All’inizio la mia opera di salvataggio coinvolgeva, oltre alle borse, cappellini, guanti, colli di pelo, e gonne con sottogonne, scarpine…. Insomma tutto ciò che era appartenuto alle donne che mi avevano preceduto e di cui mi sentivo erede e come tale, in obbligo di conservarne la memoria.
La mia attività si è fatta  poi più frenetica via via che il “vintage “diveniva di moda: non sopportavo di vedere le mani di modaiole predatrici che arraffavano rapaci  tutto ciò che aveva costituito il corredo delle mie amatissime donne passate: non c’era rispetto nelle loro mani, non c’era amore. Vedevo l’ingordigia di possedere una cloche, un cache couer, una pochette per poi mostrarsi agghindate  alle amiche.
Osservavo le fasi dell’acquisto: la preda veniva adocchiata, con rapidi gesti veniva rapita e dopo rapida contrattazione, acquistata.
Una volta seguii ansiosa un’ acquirente nervosa che mi aveva “soffiato” una delizia di borsa anni ’50: un attimo di distrazione e l’oggetto delle mie attenzioni era sparito nel suo enorme sacchetto.
Appena all’aperto, era avvenuto ciò che avevo temuto: la borsina era stata aperta e ripulita con fastidio del  vecchio contenuto. Un attimo dopo avevo già  recuperato  con gioia  ciò che sapevo che avrei trovato: un pettinino, uno specchietto, dei guantini rosa pallidissimo. Erano al sicuro ora: la mia operazione di recupero era riuscita con tutto il suo portato di vita trascorsa: quegli oggetti mi raccontavano di passeggiate con le amiche, di un pudore a me sconosciuto nel mostrare le mani, di una necessità di ravviarsi i capelli  che stavano in ordine, immaginavo, sotto un cappellino.
Da qualche tempo la mia opera si limita ai cappellini e alle borse.
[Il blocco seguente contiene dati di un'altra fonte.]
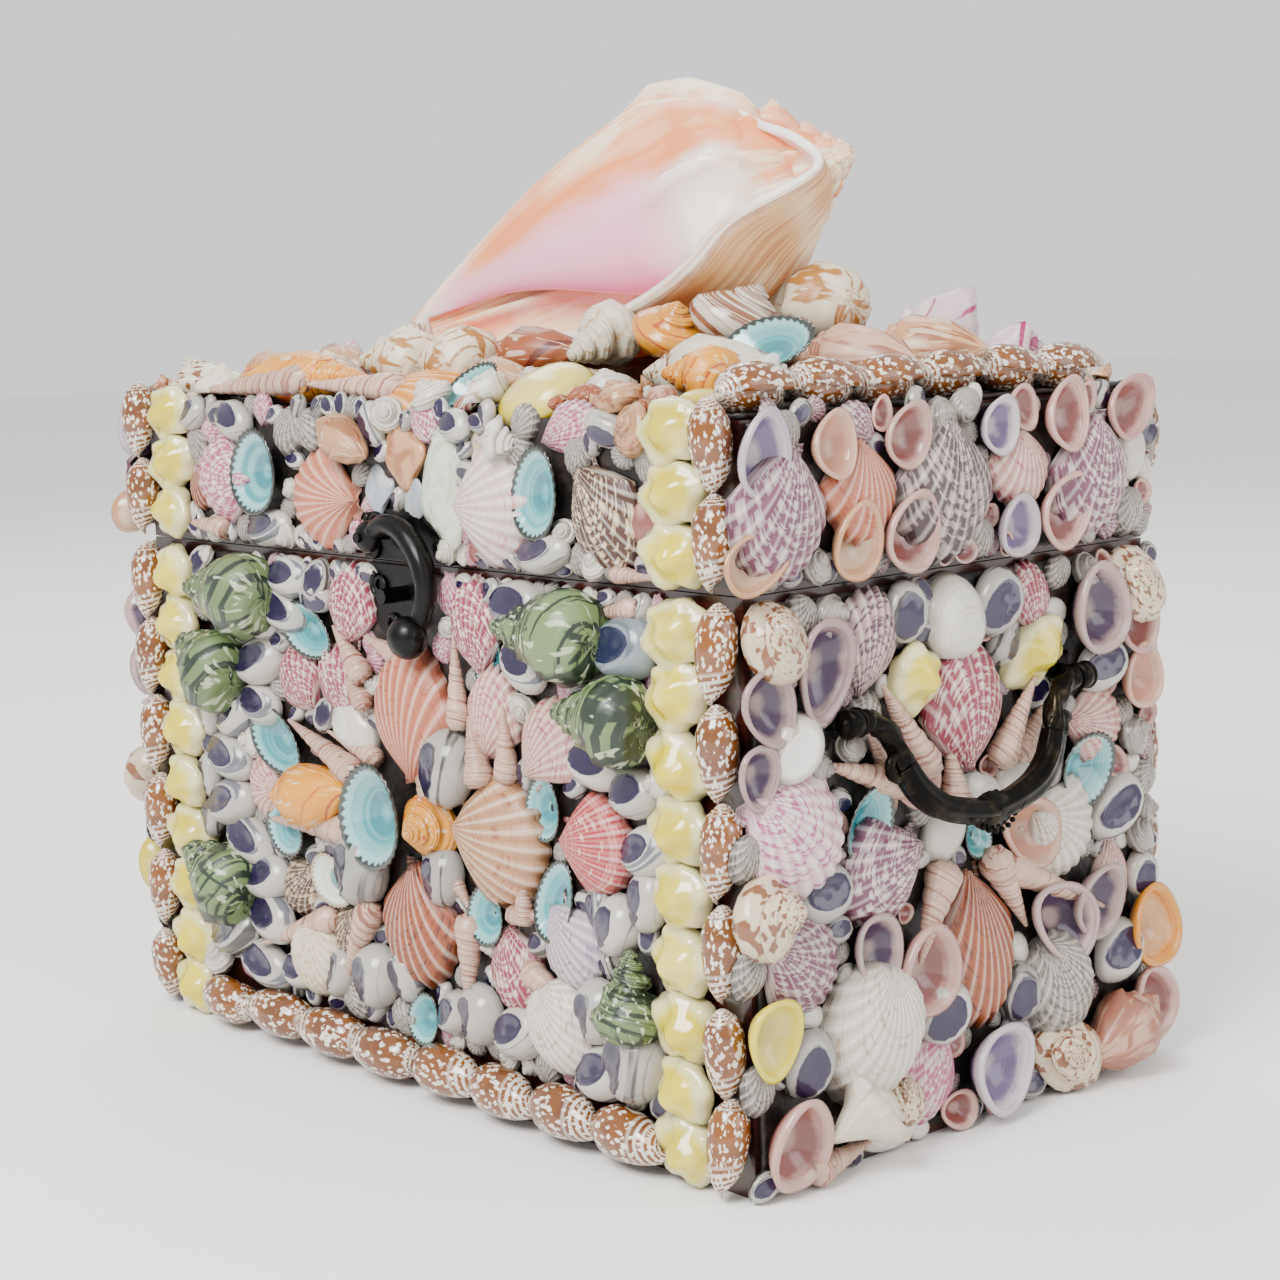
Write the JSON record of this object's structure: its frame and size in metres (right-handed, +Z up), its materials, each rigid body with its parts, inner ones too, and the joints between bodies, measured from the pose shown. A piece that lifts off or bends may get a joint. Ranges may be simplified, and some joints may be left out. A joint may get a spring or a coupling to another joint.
{
  "type": "shell box",
  "caption": "Hinged wooden box covered all over in sea shells, with a conch on the lid, a hook clasp in front and a swinging bail at each end.",
  "frame": {"origin": "centre of the wooden case's underside, on the surface it stands on", "axes": "+X to the right along the front, +Y to the back, +Z up"},
  "size_m": [0.3992, 0.2533, 0.3789],
  "materials": {
    "dark_wood": "dark red-brown stained wood, semi-gloss",
    "black_iron": "black lacquered casting",
    "dark_bronze": "aged dark bronze casting",
    "mixed_shell": "mixed natural sea shells, satin",
    "yellow_cowrie": "lemon yellow money cowries, glossy",
    "brown_olive": "brown tent-marked olive and cone shells, glossy",
    "rose_scallop": "ribbed rose and brown scallops, matt",
    "purple_scallop": "ribbed purple and white scallops, matt",
    "blue_limpet": "pearly turquoise inner face, dark rim",
    "orange_shell": "orange banded shells, satin",
    "cream_shell": "cream speckled shells, satin",
    "pink_conch": "pink glossy mouth, cream and tan outside"
  },
  "bodies": {
    "case": {"bottom_olives_left": "brown_olive", "bottom_olives_right": "brown_olive", "brown_scallop": "rose_scallop", "case_back_shells": "mixed_shell", "case_box": "dark_wood", "case_cowries_left": "yellow_cowrie", "case_cowries_right": "yellow_cowrie", "case_front_shells": "mixed_shell", "case_left_shells": "mixed_shell", "case_olives_left": "brown_olive", "case_olives_right": "brown_olive", "case_right_shells": "mixed_shell", "clasp_case_plate": "black_iron", "end_brown_scallop": "rose_scallop", "end_purple_scallop": "purple_scallop", "end_striped_scallop": "purple_scallop", "handle_left_post_a": "dark_bronze", "handle_left_post_b": "dark_bronze", "handle_right_post_a": "dark_bronze", "handle_right_post_b": "dark_bronze", "hinge_left_case_leaf": "dark_bronze", "hinge_left_pin": "dark_bronze", "hinge_right_case_leaf": "dark_bronze", "hinge_right_pin": "dark_bronze", "orange_top_shell": "orange_shell", "red_scallop": "rose_scallop", "rose_scallop": "rose_scallop", "tan_scallop": "rose_scallop", "turquoise_limpet": "blue_limpet", "yellow_whelk": "orange_shell"},
    "lid": {"banded_auger": "orange_shell", "brown_whelk": "orange_shell", "clasp_lid_plate": "black_iron", "hinge_left_lid_leaf": "dark_bronze", "hinge_right_lid_leaf": "dark_bronze", "large_blue_limpet": "blue_limpet", "lid_back_shells": "mixed_shell", "lid_box": "dark_wood", "lid_cowries_left": "yellow_cowrie", "lid_cowries_right": "yellow_cowrie", "lid_front_shells": "mixed_shell", "lid_left_shells": "mixed_shell", "lid_limpet_left": "blue_limpet", "lid_limpet_right": "blue_limpet", "lid_olives_left": "brown_olive", "lid_olives_right": "brown_olive", "lid_right_shells": "mixed_shell", "lid_top_shells": "mixed_shell", "mottled_scallop": "rose_scallop", "orange_scallop": "orange_shell", "queen_conch": "pink_conch", "salmon_scallop": "rose_scallop", "small_blue_limpet": "blue_limpet", "speckled_cowrie": "cream_shell", "spiky_turban": "cream_shell"},
    "hook": {"clasp_hook": "black_iron"},
    "handle_right": {"handle_right_bail": "dark_bronze"},
    "handle_left": {"handle_left_bail": "dark_bronze"}
  },
  "joints": [
    {"name": "lid_hinge", "type": "hinge", "parent": "case", "child": "lid", "pos_m": [0, 0.111, 0.2], "axis": [-1, 0, 0], "range_deg": [0, 95]},
    {"name": "hook_swing", "type": "hinge", "parent": "lid", "child": "hook", "pos_m": [-0.009, -0.115, 0.21], "axis": [0, -1, 0], "range_deg": [0, 80]},
    {"name": "right_bail_swing", "type": "hinge", "parent": "case", "child": "handle_right", "pos_m": [0.1873, -0.01, 0.156], "axis": [0, -1, 0], "range_deg": [0, 80]},
    {"name": "left_bail_swing", "type": "hinge", "parent": "case", "child": "handle_left", "pos_m": [-0.1873, -0.01, 0.156], "axis": [0, 1, 0], "range_deg": [0, 80]}
  ]
}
Ho dovuto, con un certo rammarico, limitare le mie uscite di caccia per sopravvenuta mancanza di spazio nello stivare, catalogare e mantenere tutto il passato delle mie amate donne.
I cappelli li colleziono perché mi piacciono: chi ha provato ad indossarli, conosce il godimento che deriva dal potere  entrare in un personaggio ogni volta che ci si appoggia sulla testa un copricapo importante. Le appassionate avranno di certo visto e rivisto” Morte a Venezia”anche  solo per ammirare le acconciature del grande Tosi per l’inarrivabile Mangano.

Le borse le recupero nei giorni in cui so di potermelo permettere. Psicologicamente intendo.
Il contenuto delle borse dischiude un mondo a cui accostarsi con rispetto,cura e tranquillità.
Qui accanto a me, mentre vi scrivo, tengo  un carnet di pelle un po’ consunta, due piccole fibbie di metallo di cui una mancante di una parte, che dovevano stare a garantire la segretezza del contenuto.
L’ho trovato in una piccola borsa che non pareva suscitare  attrattiva per alcuna, tanto era consunta. Ma io ho fiuto e infatti al suo interno stava, chissà da quanto tempo, questo gioiellino di quaderno.
E vi immaginerete il balzo al cuore quando aprendolo ho scorto poche righe: “Alla mia cara Giuseppina, la zia” 25 dicembre 1903. Un piccolissimo fiore è caduto dalle pagine e altri 4 ne ho trovati nascosti. Avevano, in questi 110 anni, lasciato un’impronta delicata tra i fogli.
Chi era stata Giuseppina, quanti anni aveva quel Natale dei primi del Novecento, quanti anni avrà avuto allo scoppio della Prima Guerra mondiale? Sarà stata  una ragazzina felice? E da quanti anni Giuseppina  non c’è più?

Così conservo con tutto l’affetto e la cura possibile le borse delle mie donne del  passato.
Stanno insieme dentro armadi, scaffali, ceste, ripiani: con gli anni stanno invadendo le stanze e  la casa intera. Io faccio loro spazio, allontano oggetti, vasi, soprammobili inutili per dare loro l’attenzione che meritano.
Quest’ultima arrivata starà  di fianco ad una borsina di maglia argentata  a catenella di metà ‘800: tra loro, un secolo di storia. Cent’anni che ancora sono stati di silenzio, di destini decisi da altri, di amori combinati, di vite raramente autodeterminate.
Io non dimentico. Io non le dimentico. Io non vi dimentico carissime e amatissime donne mie.